8) Cutting on eyelines. There are more examples in the second cut of cutting on graphic eyeline matches, as when Malick links Opechancanough’s (Wes Studi) gaze from an English church to the trees of a topiary garden. The edits of the first cut tended along more jarring lines, though within their respective versions these edits make perfect sense.

9) Second Smith/Pocahontas love scene re-edited. This is perhaps the biggest change between the two versions. In the first cut, the second love scene between Smith and Pocahontas occurs in parallel action while Smith is listening to an Indian merchant. It seems to actually happen. The significantly shortened version in the second cut plays as more of a dream reverie, what Smith would like to have happen should he renounce his European heritage.

10) Pocahontas traded for a copper pot. The scene where Argall (Yorick van Wageningen) buys Pocahontas with a copper pot is considerably shorter in the second cut, more free-associative in the way it cuts between the object bought and the object sold, conflating contraband and commerce.

11) Parahunt. The role of Pocahontas’ brother Parahunt (Kalani Queypo) is significantly reduced in the second cut. This is, I think, one of the re-cut’s few missteps as Parahunt’s death scene now plays with much less emotional impact.

12) John Smith up north. When John Smith is shown searching for a northern passage to the Indies, the natives he is accompanying no longer speak in the second cut. They had some untranslated lines of dialogue in the first cut.

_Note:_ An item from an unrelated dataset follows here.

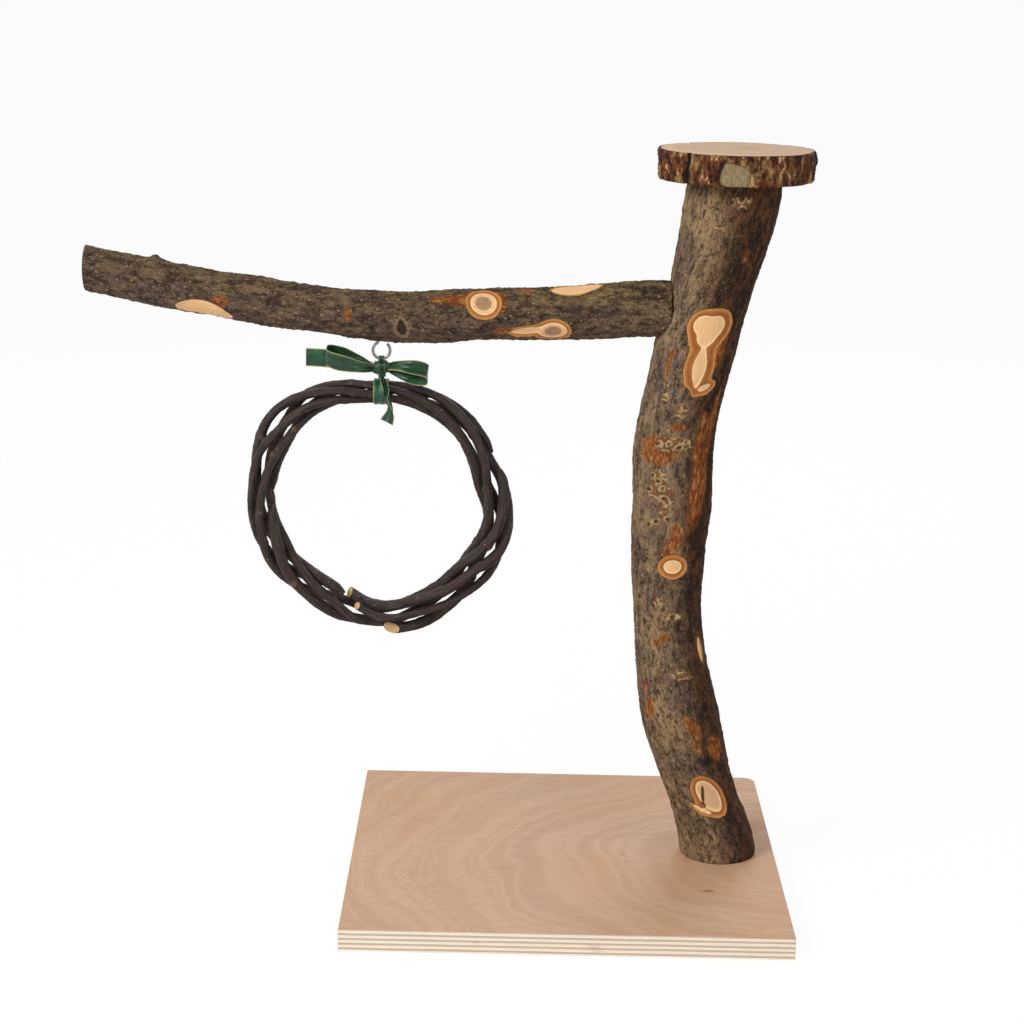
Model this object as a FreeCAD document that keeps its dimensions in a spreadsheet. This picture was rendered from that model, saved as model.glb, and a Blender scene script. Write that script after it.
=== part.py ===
import FreeCAD, Part
import math
import os
import Sketcher
from FreeCAD import Vector

# Parrot play stand: a plywood base, a barked branch as the post, a log slice as the
# platform, a barked branch as the perch, and a ring of twisted canes hung by a ribbon.
# Millimetres. X runs along the perch (the perch points to -X), Y away from the viewer,
# Z up. The origin is the middle of the base board's underside.

SIZES = {
    # base board
    "board_length": 300.0,
    "board_width": 300.0,
    "board_thickness": 15.0,
    "board_corner": 9.0,
    "board_edge": 0.6,
    # post
    "post_foot_place": 110.0,
    "post_length": 478.0,
    "post_diameter": 54.0,
    "seat_depth": 1.6,
    "seat_height": 38.5,
    # platform
    "platform_diameter": 107.0,
    "platform_thickness": 20.0,
    # perch
    "perch_length": 391.0,
    "perch_diameter": 34.0,
    "perch_tip_slant": 2.0,
    # screw eye in the underside of the perch
    "eye_from_seat": 193.8,
    "eye_diameter": 11.6,
    "eye_wire": 2.0,
    "eye_neck_radius": 2.0,
    "eye_shank_length": 18.0,
    # ribbon
    "ribbon_width": 12.5,
    "ribbon_thickness": 0.6,
    "knot_width": 9.0,
    "knot_depth": 8.0,
    "knot_height": 6.7,
    "knot_rounding": 2.0,
    "knot_slack": 0.35,
    "eye_loop_width": 4.0,
    "eye_loop_slack": 0.2,
    "left_loop_length": 33.0,
    "right_loop_length": 28.0,
    "left_tail_length": 46.0,
    "neck_width": 4.4,
    "neck_depth": 2.4,
    "wrap_width": 10.0,
    "front_tail_drop": 30.0,
    # ring of canes
    "ring_diameter": 160.6,
    "cane_thickness": 7.9,
    "cane_thickness_at_wrap": 5.8,
    "bundle_radial": 7.5,
    "bundle_sideways": 7.6,
    "bundle_radial_at_wrap": 5.2,
    "bundle_sideways_at_wrap": 5.8,
    # fasteners
    "screw_diameter": 4.5,
    "screw_head_diameter": 9.0,
    "screw_length": 55.0,
    "screw_circle_diameter": 28.0,
    "screw_head_recess": 0.5,
    "screw_pitch": 2.2,
    "dowel_diameter": 10.0,
    "dowel_length": 36.0,
    "dowel_deeper_in_post": 5.0,
    "dowel_chamfer": 1.0,
    "bolt_diameter": 7.0,
    "bolt_length": 80.0,
    "bolt_plain_length": 12.0,
    "bolt_pitch": 2.8,
    # clearances
    "bore_clearance": 0.04,
    "bore_end_clearance": 0.5,
    "soft_clearance": 0.3,
}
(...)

13) Transition between America and England. In the first cut Pocahontas’ journey to England is represented as a harsh cut to black, where in the second cut the camera skims effortlessly over ocean waves. This is the single image that I think visually and aurally represents the differences between the two cuts and I will here declare my personal preference for the theatrical cut’s edit if only because it possesses, to me, the same level of profundity as the famed bone-to-spaceship edit in Kubrick’s 2001.